James Caldwall after William Hamilton
Mrs. Siddons in the Tragedy of the Grecian Daughter
18 x 25 inches
A full-length etched portrait of Mrs. Siddons engraved by James Caldwall after the portrait by Hamilton; published in London in 1789.
Sarah Siddons (1755-1831) was one of the most dazzling and highly acclaimed actresses of her generation and still holds a fascination to this day. She was born into a theatrical family in rural Wales where her father, Roger Kemble, managed a repertory theatre company. Her ability upon the stage soon got her noticed and by 1777 she was a feature on the provincial circuit appearing in playhouses down in Bristol, Bath and eventually London. It was here that she caught the eye of the infamous theatre director, David Garrick. Once under the influence of Garrick she became established as the leading Tragedienne, or tragedy actress, of the age. She played all the Shakespearian heroines but the role for which she will be best remembered is that of Lady Macbeth.

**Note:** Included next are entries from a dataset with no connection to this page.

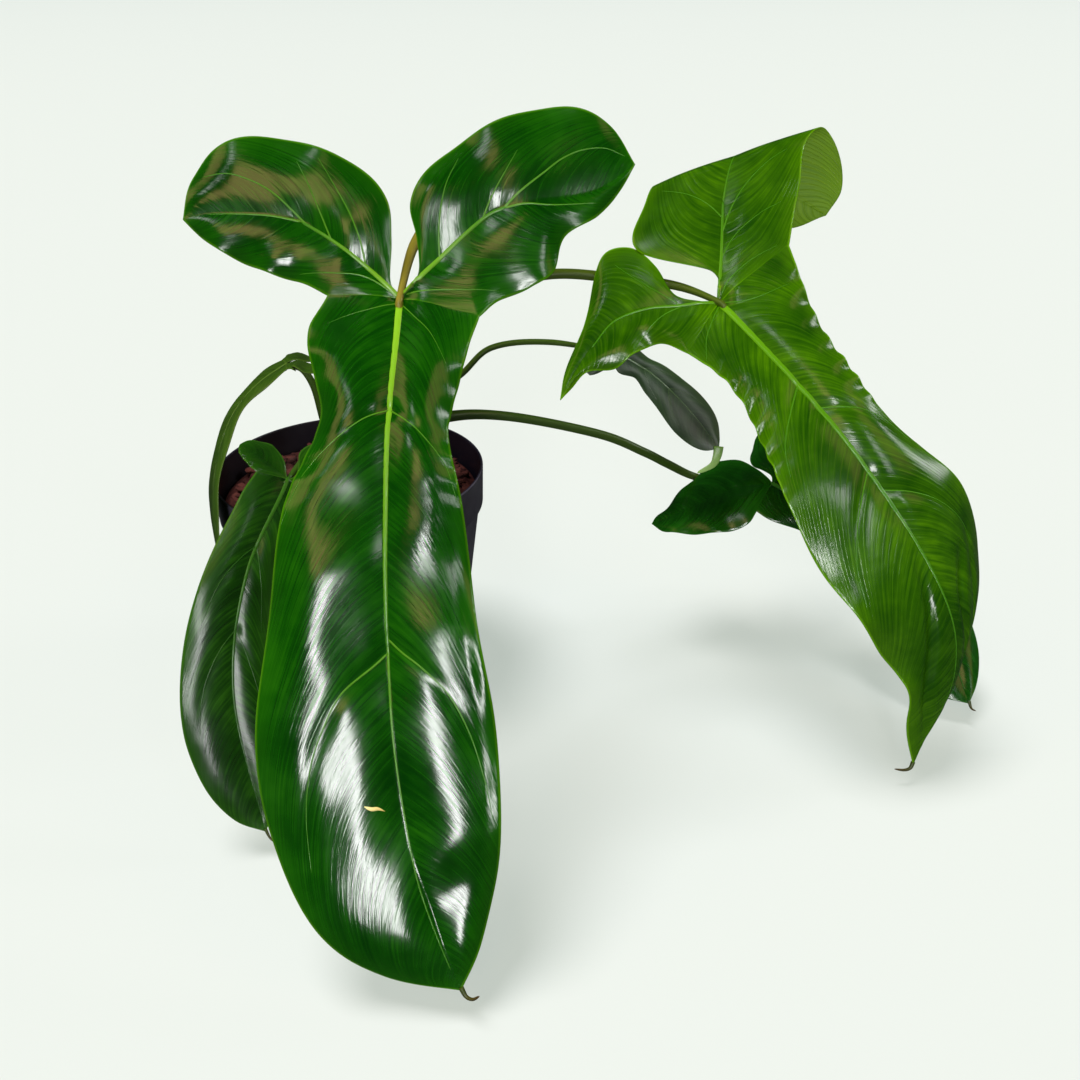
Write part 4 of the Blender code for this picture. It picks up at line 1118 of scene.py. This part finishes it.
def build_stem():
    """Radius: taper from 8 to 4.5 mm, less a sharp-edged furrow under each scar."""
    path = even_path(np.array(STEM_PATH) * MM, STEM_ROWS)
    distance = arc_lengths(path) / MM
    share = distance / distance[-1]
    radius = STEM_RADIUS + (STEM_TIP_RADIUS - STEM_RADIUS) * share**2
    above_mix = np.clip((path[:, 2] / MM - MIX_LEVEL) / SCAR_SPACING, 0, 1)
    ring = (1 + np.cos(2 * math.pi * distance / SCAR_SPACING)) / 2
    radius -= SCAR_DEPTH * above_mix * (1 - ring)
    radius += SCAR_RIDGE * above_mix * ring**24
    radius *= np.sqrt(1 - np.clip((share - (1 - STEM_ROUND)) / STEM_ROUND, 0, 1) ** 2 * 0.999)
    shape = Shape()
    shape.add_tube(path, radius * MM, radius * MM, np.array([0.0, 1.0, 0.0]), 0, share, 48)
    shape.build("living_stem", [bark("green stem bark", "#2E2A10", "#5A6A26", 0.5)], "stem", "stem")


build_stem()

# %% [markdown]
# ## The growing mix
# Orchid-style bark keeps the roots of a climber airy. The mass is one lumpy body, and the bark on top is
# loose chips: a rounded block, cut by a seeded choice of size and bend. Particles would look much the
# same, but they would not be solid pieces that leave with the model.

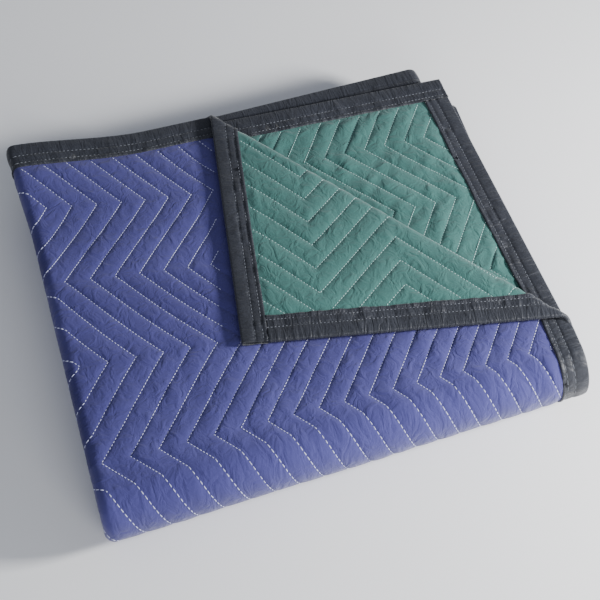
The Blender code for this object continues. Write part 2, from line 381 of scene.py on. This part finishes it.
def quadFaces(columns, rows, start, flip):
    # Quads of a grid whose points run along rows first
    index = np.arange(columns * rows).reshape(columns, rows) + start
    quads = np.stack([index[:-1, :-1], index[1:, :-1], index[1:, 1:], index[:-1, 1:]], axis=-1).reshape(-1, 4)
    return (quads[:, ::-1] if flip else quads).tolist()


def panelBlock(uRange, vRange, columnLines, rowLines, side, shown, stride, lay):
    # Outer surface at w = side * height and inner one at the parting, on every stride-th line,
    # with walls round it. With a lay, the lines follow the stitches and are kept in range.
    p, b = np.meshgrid(columnLines, rowLines, indexing="ij")
    u, v = lay(p, b, uRange) if lay else (p, b)
    bump = np.where((u > uRange[0]) & (u < uRange[1]), puff(p), 1.0) if lay else np.ones_like(p)
    outer = np.stack([u, v, side * panelHeight(u, v, shown(u, v), bump)], axis=-1)
    inner = outer[::stride, ::stride].copy()
    inner[..., 2] = side * quilt["parting"]
    columns, rows = outer.shape[:2]
    innerColumns, innerRows = inner.shape[:2]
    start = columns * rows
    faces = quadFaces(columns, rows, 0, side < 0)
    faces += quadFaces(innerColumns, innerRows, start, side > 0)
    top = np.arange(start).reshape(columns, rows)
    low = np.arange(innerColumns * innerRows).reshape(innerColumns, innerRows) + start
    rims = [
        (top[:, 0], low[:, 0], 1), (top[:, -1], low[:, -1], -1),
        (top[0], low[0], -1), (top[-1], low[-1], 1),
    ]
    for upper, lower, way in rims:
        for k in range(len(lower) - 1):
            wall = [int(lower[k]), int(lower[k + 1])]
            wall += upper[k * stride:(k + 1) * stride + 1][::-1].tolist()
            faces.append(wall if way * side > 0 else wall[::-1])
    points = np.concatenate([outer.reshape(-1, 3), inner.reshape(-1, 3)])
    return points, faces


def stitchLines(low, high, fine):
    # Columns along the stitches, closer together beside each stitch line
    shares = np.array([0, 0.035, 0.085, 0.16, 0.26, 0.38] if fine else [0, 0.06, 0.20])
    shares = np.concatenate([shares, [0.5], 1 - shares[:0:-1]])
    first = math.floor((low - quilt["reach"] - quilt["phase"]) / quilt["spacing"])
    last = math.ceil((high - quilt["phase"]) / quilt["spacing"])
    lines = (np.arange(first, last)[:, None] + shares[None, :]).ravel() * quilt["spacing"] + quilt["phase"]
    return np.append(lines, last * quilt["spacing"] + quilt["phase"])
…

Throughout the 1780s and 90s she became the undisputed Queen of Drury Lane. Crowds flocked to see her act and she rapidly became a leading figure with the Beau Monde of London's literary and social elite. Society loved her, and she repaid the adoration with thrilling performances both on and off the stage. Upon seeing the Elgin Marbles on a visit to the British Museum she is said to have fainted with wonder in a performance worthy of Drury Lane. By the time of her retirement in 1812 she had become a cultural icon and to this day she is remembered through the Sarah Siddons Award, presented in Chicago each year to promising young actresses.